Russia's three biggest buyers, however, are engaging with record supply volumes from Moscow differently.
India
India's Russian crude purchases are on course to hit an all-time high in mid-June, averaging 2.35 million bpd, according to Kpler. They surpassed the previous high of 2.16 million bpd reached in May 2023, as a direct consequence of waivers that allowed India to purchase discounted Urals. Russia has been India's top supplier for the past two months of the Iran war.
India was the second-largest buyer of Russian fossil fuels in May, importing €5.8 billion worth, of which crude made up €4.8 billion, according to the Crea. Total Indian crude imports rose 8 per cent on the month, lifted partly by a 21 per cent jump in Russian volumes. State refiners that had halted Russian purchases late last year resumed buying in March, and India's east-coast facing Paradip refinery took its largest Russian cargo in two years.
India does not maintain an autonomous sanctions list and does not recognise unilateral measures imposed outside the UN. India’s External Affairs Minister, S Jaishankar, accused western governments of double standards last week. He said Washington had pressed India to buy Russian crude in 2022 to steady the market and then penalised it for doing so. “Let's not pretend there's some great principle involved here,” he said in Finland.
China
In May, Beijing imposed a blocking order barring enforcement of US sanctions on five Chinese “teapot” refineries that process discounted Iranian and Russian crude, its most aggressive pushback yet against US curbs.
Vice Premier He Lifeng told a forum in Shanghai on June 17 that China would write countermeasures into upcoming financial legislation to shield its banks and companies from sanctions. “We don't stir up trouble… but we are absolutely not afraid of it,” he said. The remarks followed Washington's move earlier in June to blacklist Alibaba, BYD, Baidu and dozens of other firms over alleged military ties, alongside fresh designations of Chinese refineries buying Iranian crude.
Chinese oil import data complicates the picture. China's total seaborne crude imports fell 17 per cent month-on-month in May, with Russian volumes down 23 per cent, according to the Crea, a drop attributed to refinery economics rather than politics. China also draws Russian crude through the Skovorodino-Mohe section of the Eastern Siberia–Pacific Ocean pipeline, which bypasses freight and Western curbs.

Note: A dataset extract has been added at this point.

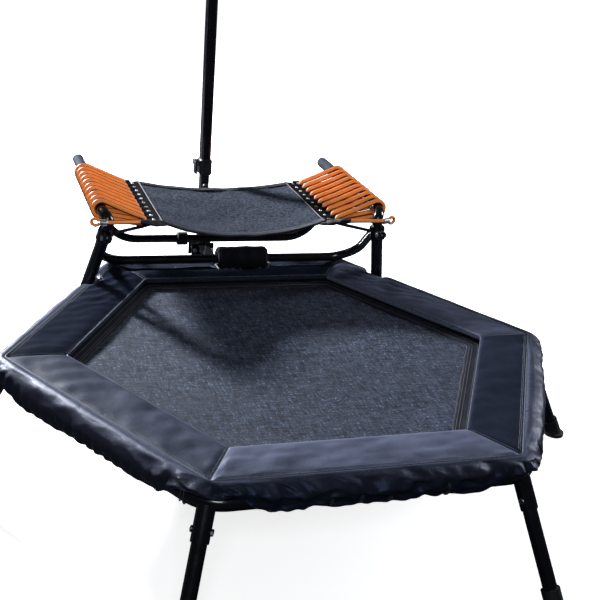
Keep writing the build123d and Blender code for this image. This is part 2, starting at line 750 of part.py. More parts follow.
def handle_plugs():
    half = HANDLE_LEN / 2
    plug = handle_rod(HANDLE_R - 2, half - 16, half) + handle_rod(HANDLE_R + 1, half, half + 5)
    return both(plug)


# ---- the parts ----------------------------------------------------------------------------
CORNER_NAMES = ["right", "rear_right", "rear_left", "left", "front_left", "front_right"]


def all_parts():
    parts = {"hex_frame": hex_frame()}
    for corner, name in enumerate(CORNER_NAMES):
        parts[f"leg_{name}"] = frame_leg(corner)
    parts["rubber_feet"] = group(*[rubber_foot(c) for c in range(SIDES)])
    parts["leg_bolts"] = group(*[leg_bolt(c) for c in range(SIDES)])
    parts["jump_mat"] = jump_mat()
    parts["mat_border"] = mat_border()
    parts["mat_rings"] = mat_rings()
    parts["mat_bungee_loops"] = mat_loops()
    parts["pad_foam"] = pad_foam()
    parts["pad_cover"] = pad_cover()
    parts["skirt_elastic"] = skirt_elastic()
    right_and_left = {
        "step_rail": step_rail(), "rail_end_cap": rail_end_cap(), "step_leg": step_leg(),
        "edge_strip": edge_strip(), "step_bungees": group(step_strands()),
        "foam_grip": foam_grip(),
    }
    for name, part in right_and_left.items():
        parts[f"{name}_right"], parts[f"{name}_left"] = both(part)
    parts["leg_clamp_straps"] = group(both(half_clamp(False)))
    parts["clamp_bolts"] = group(*[both(b) for b in clamp_bolts()])
    parts["leg_collars"] = group(both(leg_collar()))
    parts["collar_bolts"] = group(both(collar_bolt()))
    parts["edge_rods"] = group(both(edge_rod()))
    parts["corner_cords"] = group(*[both(c) for c in corner_cord()])
    parts["corner_straps"] = group(both(corner_strap()))
    parts["corner_crimps"] = group(both(corner_crimp()))
    parts["edge_rivets"] = group(*[both(r) for r in strip_rivets()])
    parts["front_cross_tube"] = front_cross_tube()
    parts["rear_cross_tube"] = rear_cross_tube()
    parts["cross_tube_ring"] = cross_tube_ring()
    parts["step_mat"] = step_mat()
    parts["tube_clamp_front"] = clamp_front()
    parts["tube_clamp_rear"] = clamp_rear()
    parts["tube_clamp_screws"] = group(clamp_screws())
    parts["clamp_sleeve"] = clamp_sleeve()
    parts["centre_beam"] = centre_beam()
    parts["post_rear_plate"] = rear_plate()
    parts["post_bolts"] = group(bracket_bolts(), [post_bolt(), base_bolt()])
    parts["lower_post"] = lower_post()
    parts["upper_post"] = upper_post()
    parts["post_collar"] = post_collar()
    parts["clamp_lever"] = clamp_lever()
    parts["lever_pin"] = lever_pin()
    parts["stop_pin"] = stop_pin()
    parts["base_stand"] = base_stand()
    parts["base_pads"] = group(base_pads())
    parts["base_plugs"] = group(base_plugs())
    parts["handle_bar"] = handle_bar()
    parts["handle_plugs"] = group(handle_plugs())
    return parts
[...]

Russian oil exports to China rose 35 per cent year-on-year in the first quarter to 31 million tonnes, according to the Kremlin. Russian crude unloaded at the Dongjiakou terminal jumped 144 per cent to a two-year high even as overall imports slid. It coincided with a 66 per cent drop in imports from Iran's Kharg Island as refiners swapped Iranian barrels for Russian ones.

Turkey
Turkey, the third-largest buyer behind India and China, is on a different trajectory. Its imports of Russian Urals were expected to average about 161,000 bpd in May, down from 302,000 between January and April, Reuters reported, citing Kpler and LSEG data. The pullback reflects a narrowing discount. Urals averaged $82 a barrel in May.
Turkish refiners accustomed to steep markdowns shied away from higher prices and turned to grades such as Kazakhstan's CPC Blend and Iraqi Basrah. Turkey still bought €2.8 billion of Russian hydrocarbons in May, though refined products rather than crude made up the bulk, according to Crea.